▶ **OBJECTIVE**
Write out every line of the material exactly as it appears.
[start DATA PROVIDED]
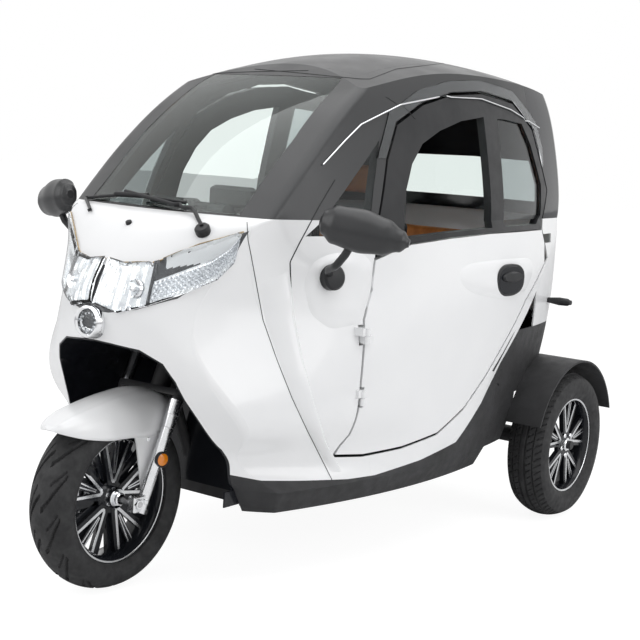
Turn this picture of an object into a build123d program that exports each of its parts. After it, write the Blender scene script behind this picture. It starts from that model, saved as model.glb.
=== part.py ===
from build123d import *
import math
import os

os.makedirs("parts", exist_ok=True)

# Driving dimensions, in millimetres; lengths along the car are taken from the front axle
FRONT_AXLE_Y = -833.0
WHEELBASE = 1634.0
FRONT_TYRE_R = 243.0
FRONT_TYRE_W = 130.0
FRONT_RIM_R = 170.0
REAR_TYRE_R = 247.0
REAR_TYRE_W = 135.0
REAR_RIM_R = 160.0
REAR_TYRE_X = 503.0
RAKE = 24.0
FORK_OFFSET = 55.0
LEG_OFFSET = 28.0
LEG_X = 96.0
LEG_R = 19.0
TUBE_R = 15.0
STEM_R = 14.0
SEAT = 0.3
LINING = 1.2
DOOR_GAP = 8.0
SKIN = 5.0
PILLAR = 26.0
DOOR_T = 26.0
ROOF_T = 8.0
GLASS_DROP = 1.0
GLASS_T = 4.0
BELT_Z = 1000.0
SIDE_END_Y = 592.0
HINGE_Y = 508.0
HINGE_X = 446.0
HINGE_R = 7.0
HINGE_PIN_R = 3.5
HINGE_ZS = (520.0, 690.0)
HINGE_LEN = 44.0
HINGE_KNUCKLE_GAP = 0.5
RUNNING = 0.06

# Body sections: height, front middle, front corner x and y, side x and y, rear corner x and y, rear middle
LOW = (
    (280, 120, 370, 260, 465, 900, 400, 1500, 1560),
    (450, 30, 335, 140, 478, 900, 410, 1620, 1700),
    (600, -45, 285, 40, 487, 900, 410, 1680, 1760),
    (750, -88, 232, 42, 485, 900, 405, 1720, 1800),
    (880, -35, 275, 100, 472, 900, 400, 1735, 1820),
    (965, 35, 318, 130, 462, 900, 392, 1750, 1840),
    (1000, 106, 345, 180, 455, 900, 385, 1760, 1850),
)
HIGH = (
    (1000, 106, 345, 180, 455, 900, 385, 1760, 1850),
    (1130, 250, 345, 305, 437, 950, 377, 1760, 1850),
    (1270, 415, 335, 462, 408, 1000, 362, 1730, 1815),
    (1380, 590, 315, 625, 378, 1050, 348, 1680, 1770),
    (1450, 735, 290, 765, 350, 1080, 330, 1625, 1715),
    (1500, 860, 260, 880, 325, 1100, 312, 1560, 1650),
)
LONG_STEPS = 5
SHORT_STEPS = 2
MIN_FILLET = 3.0
FRONT_FILLET = 40.0
REAR_FILLET = 75.0
ROOF_TOP_Z = 1490.0
ROOF_LINE = (
    (-300, 1150), (200, 1300), (653, 1418), (800, 1452), (981, 1480), (1150, 1490), (1350, 1488), (1577, 1470),
    (1750, 1440), (2250, 1320),
)
ROOF_R_WIDE = 1200.0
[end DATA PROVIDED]
▶ **PROBLEM SOLUTION**
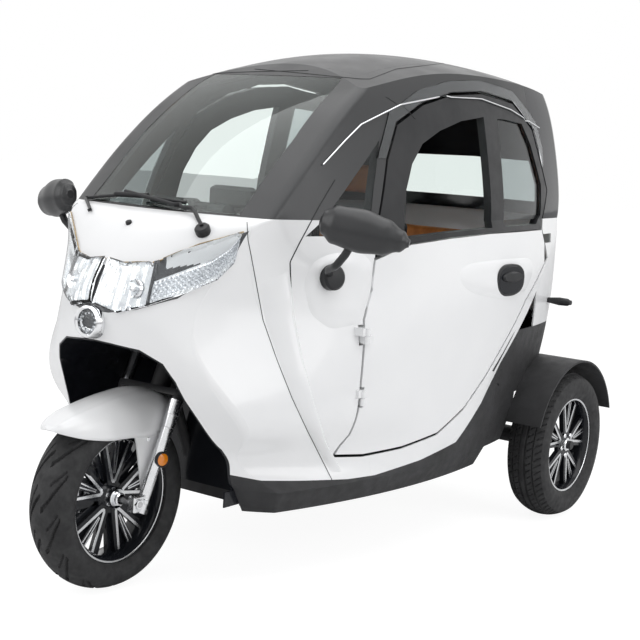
Turn this picture of an object into a build123d program that exports each of its parts. After it, write the Blender scene script behind this picture. It starts from that model, saved as model.glb.
=== part.py ===
from build123d import *
import math
import os

os.makedirs("parts", exist_ok=True)

# Driving dimensions, in millimetres; lengths along the car are taken from the front axle
FRONT_AXLE_Y = -833.0
WHEELBASE = 1634.0
FRONT_TYRE_R = 243.0
FRONT_TYRE_W = 130.0
FRONT_RIM_R = 170.0
REAR_TYRE_R = 247.0
REAR_TYRE_W = 135.0
REAR_RIM_R = 160.0
REAR_TYRE_X = 503.0
RAKE = 24.0
FORK_OFFSET = 55.0
LEG_OFFSET = 28.0
LEG_X = 96.0
LEG_R = 19.0
TUBE_R = 15.0
STEM_R = 14.0
SEAT = 0.3
LINING = 1.2
DOOR_GAP = 8.0
SKIN = 5.0
PILLAR = 26.0
DOOR_T = 26.0
ROOF_T = 8.0
GLASS_DROP = 1.0
GLASS_T = 4.0
BELT_Z = 1000.0
SIDE_END_Y = 592.0
HINGE_Y = 508.0
HINGE_X = 446.0
HINGE_R = 7.0
HINGE_PIN_R = 3.5
HINGE_ZS = (520.0, 690.0)
HINGE_LEN = 44.0
HINGE_KNUCKLE_GAP = 0.5
RUNNING = 0.06

# Body sections: height, front middle, front corner x and y, side x and y, rear corner x and y, rear middle
LOW = (
    (280, 120, 370, 260, 465, 900, 400, 1500, 1560),
    (450, 30, 335, 140, 478, 900, 410, 1620, 1700),
    (600, -45, 285, 40, 487, 900, 410, 1680, 1760),
    (750, -88, 232, 42, 485, 900, 405, 1720, 1800),
    (880, -35, 275, 100, 472, 900, 400, 1735, 1820),
    (965, 35, 318, 130, 462, 900, 392, 1750, 1840),
    (1000, 106, 345, 180, 455, 900, 385, 1760, 1850),
)
HIGH = (
    (1000, 106, 345, 180, 455, 900, 385, 1760, 1850),
    (1130, 250, 345, 305, 437, 950, 377, 1760, 1850),
    (1270, 415, 335, 462, 408, 1000, 362, 1730, 1815),
    (1380, 590, 315, 625, 378, 1050, 348, 1680, 1770),
    (1450, 735, 290, 765, 350, 1080, 330, 1625, 1715),
    (1500, 860, 260, 880, 325, 1100, 312, 1560, 1650),
)
LONG_STEPS = 5
SHORT_STEPS = 2
MIN_FILLET = 3.0
FRONT_FILLET = 40.0
REAR_FILLET = 75.0
ROOF_TOP_Z = 1490.0
ROOF_LINE = (
    (-300, 1150), (200, 1300), (653, 1418), (800, 1452), (981, 1480), (1150, 1490), (1350, 1488), (1577, 1470),
    (1750, 1440), (2250, 1320),
)
ROOF_R_WIDE = 1200.0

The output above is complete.